Having the “just say no” discussions with my kids – hoping they’ll stay away from drugs – while at the same time reminding my parents, morning and evening, to please take the handfuls of pills that keep them mentally and physically stable.

And then, of course, there are the bathroom issues. It seems like just yesterday my world revolved around when my kids pooped, how often they pooped, what the poop looked like and how co-operative the poop was. Suffice it to say the issues are identical now, though cleanup is much more difficult and feelings of shame, anger and embarrassment accompany each mishap.

On the positive side, my once occasionally grumpy and often controlling father has reverted to the sweetest child a parent could wish for – always obedient, asking what he should be doing next, then following instructions to the letter and greeting everyone – whether he recognizes them or not – with a warm handshake or a hug and kiss. (I had never seen the handyman crack a smile before Dad gave him a hug for hooking up the new clothes dryer.)

I recently took my father to see the blockbuster theatre production of War Horse. A bit of a risk, since he no longer seems to enjoy any form of entertainment due to his hearing loss and inability to follow even the simplest plot line.

The play was entertaining enough, but my real enjoyment came from watching Dad watching it. He was transfixed. Memories of taking my toddlers to the theatre came flooding back – the look of awe and astonishment as puppeteers created magic on stage; the excitement and exuberance as good triumphed over evil. I was mesmerized, staring at an 88-year-old man while thinking of my no longer six-year-old kids.

Ironically, the discussion at intermission turned to “babysitting.”

“Mom, have you found someone to watch Dad at home during the day so you can have a bit of a break?”

To which my mother predictably replied: “We’re not children! I am totally capable of looking after your father – we don’t need a babysitter!”

Gee, isn’t that the same “discussion” I had 10 years ago with my then-12-year-old daughter, when I wanted someone to look after her and her 10-year-old brother? Thankfully, the end result was the same. After putting my foot down, promises to behave and do the right thing prevailed.

I put my parents on a plane the next day, to visit my sister in New York.

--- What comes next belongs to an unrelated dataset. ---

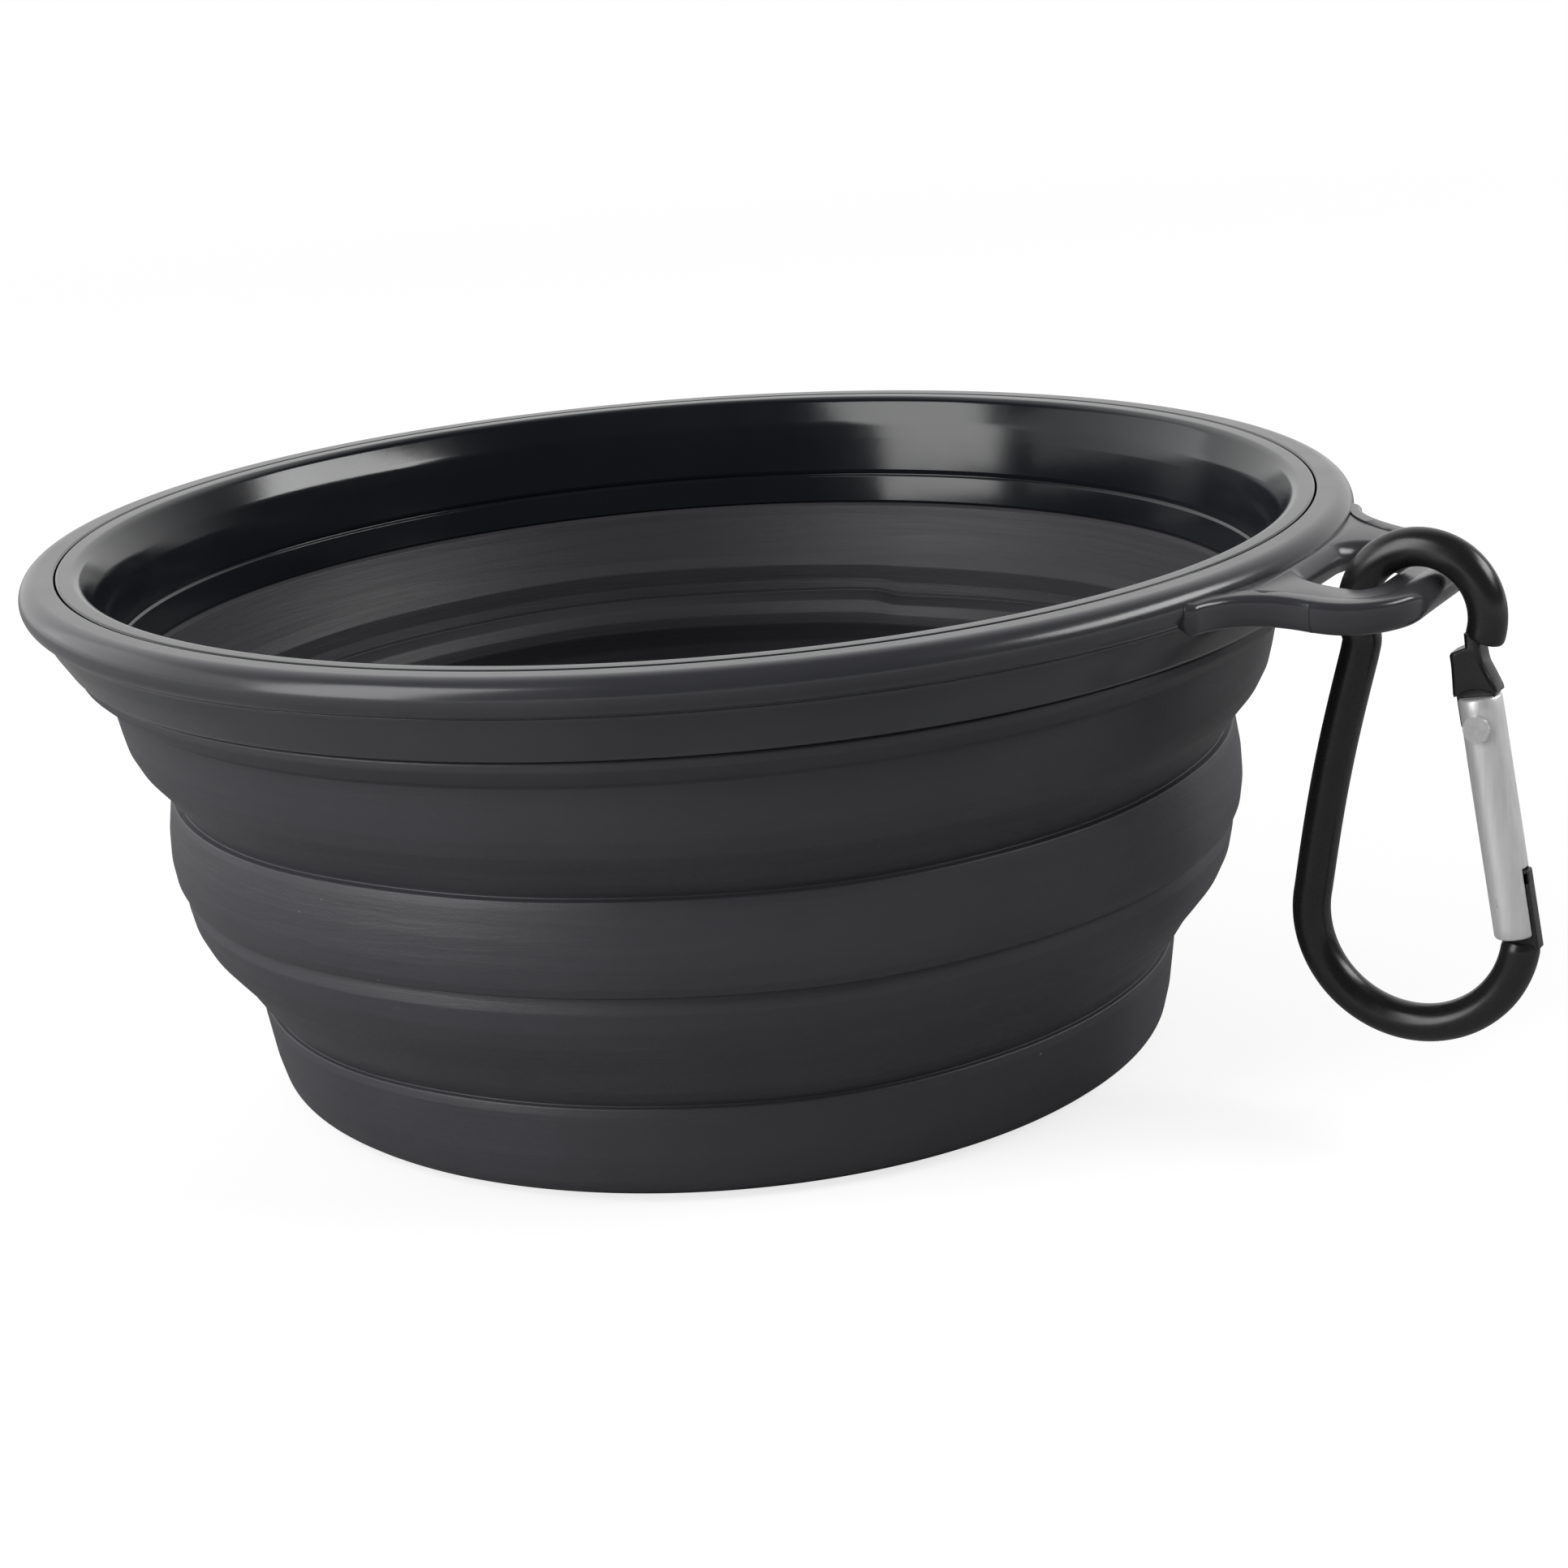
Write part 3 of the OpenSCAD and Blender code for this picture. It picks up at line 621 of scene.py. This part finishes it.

As I watched my father shake the hand of the security officer who was waving him through the metal detector – then turn back to wave goodbye, as my little girl did the first time I put her on a plane by herself – it struck me: I shouldn’t complain about my role in all of this. On the contrary – when I’m not tearing what’s left of my hair out – I should, and do, thank God every day that I am the meat in this familial sandwich.

I feel truly blessed that I have a couple of wonderful, demanding kids and still have both of my stubborn, loving parents. Who all need me. And my car keys.